TCP/IP, or the Transmission Control Protocol/Internet Protocol, is a suite of communication protocols used to interconnect network devices on the internet. TCP/IP can also be used as a communications protocol in a private computer network (an intranet or an extranet).

The Internet Protocol (IP) is the address system of the Internet and has the core function of delivering packets of information from a source device to a target device. IP is the primary way in which network connections are made, and it establishes the basis of the Internet. IP does not handle packet ordering or error checking. Such functionality requires another protocol, typically TCP.
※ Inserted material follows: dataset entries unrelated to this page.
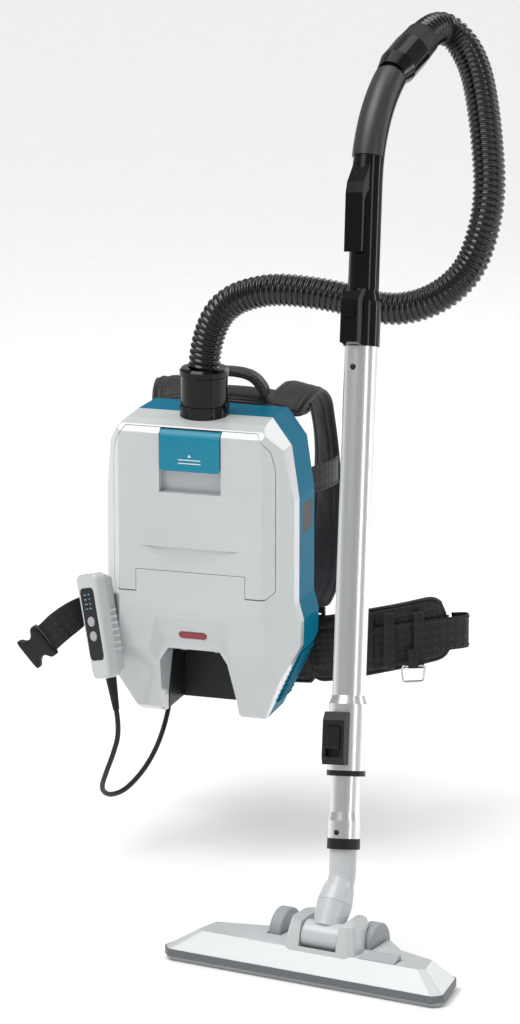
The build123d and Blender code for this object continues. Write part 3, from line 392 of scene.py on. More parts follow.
def node_group(name, sizes):
    """A Geometry Nodes tree with named number inputs. Returns the tree, its input and its output."""
    tree = bpy.data.node_groups.new(name, "GeometryNodeTree")
    tree.interface.new_socket("Geometry", in_out="INPUT", socket_type="NodeSocketGeometry")
    for label in sizes:
        tree.interface.new_socket(label, in_out="INPUT", socket_type="NodeSocketFloat")
    tree.interface.new_socket("Geometry", in_out="OUTPUT", socket_type="NodeSocketGeometry")
    return tree, tree.nodes.new("NodeGroupInput"), tree.nodes.new("NodeGroupOutput")


def finish_tree(tree, leave, geometry, material):
    """Ends a tree in Realize Instances and Set Material."""
    real = add(tree, "GeometryNodeRealizeInstances", Geometry=geometry)
    coated = add(tree, "GeometryNodeSetMaterial", Geometry=real.outputs[0], Material=material)
    tree.links.new(coated.outputs[0], leave.inputs[0])


def grow(name, base, tree, sizes, body, material):
    """Runs a tree on a base object with its inputs set by identifier, and keeps a plain mesh."""
    if base.name not in bpy.context.scene.collection.all_objects:
        bpy.context.scene.collection.objects.link(base)
    modifier = base.modifiers.new("grow", "NODES")
    modifier.node_group = tree
    for item in tree.interface.items_tree:
        if item.in_out == "INPUT" and item.name in sizes:
            modifier[item.identifier] = sizes[item.name]
    bpy.context.view_layer.update()
    mesh = bpy.data.meshes.new_from_object(base.evaluated_get(bpy.context.evaluated_depsgraph_get()))
    bpy.data.objects.remove(base)
    made = adopt(bpy.data.objects.new(name, mesh), body, material)
    print(name, "has", len(mesh.polygons), "faces")
    return made


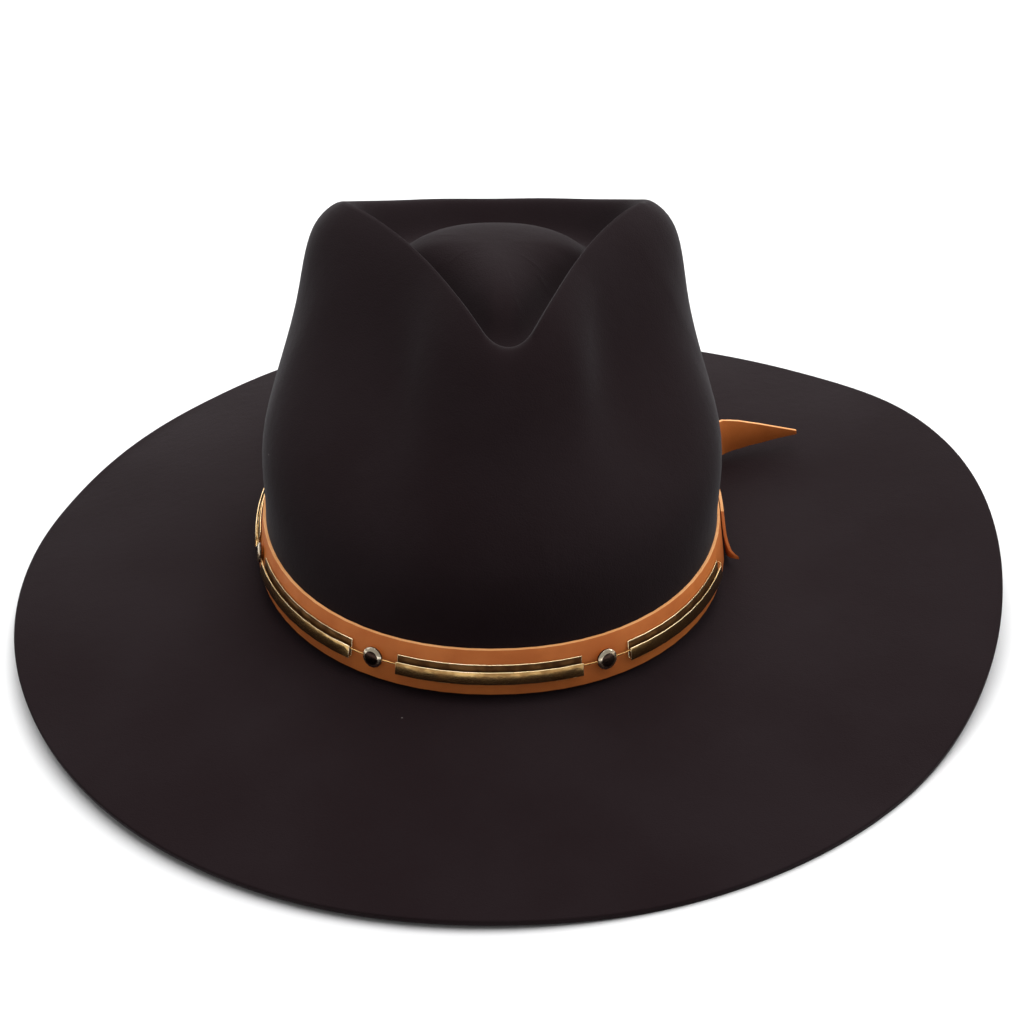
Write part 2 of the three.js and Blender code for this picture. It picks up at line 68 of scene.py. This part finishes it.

The entire Internet Protocol suite — a set of rules and procedures — is commonly referred to as TCP/IP. TCP and IP are the two main protocols, though others are included in the suite. The TCP/IP protocol suite functions as an abstraction layer between internet applications and the routing/switching fabric.

TCP/IP specifies how data is exchanged over the internet by providing end-to-end communications that identify how it should be broken into packets, addressed, transmitted, routed, and received at the destination. TCP/IP requires little central management, and it is designed to make networks reliable, with the ability to recover automatically from the failure of any device on the network.

The two main protocols in the Internet Protocol suite serve specific functions. TCP defines how applications can create channels of communication across a network. It also manages how a message is assembled into smaller packets before they are then transmitted over the internet and reassembled in the right order at the destination address.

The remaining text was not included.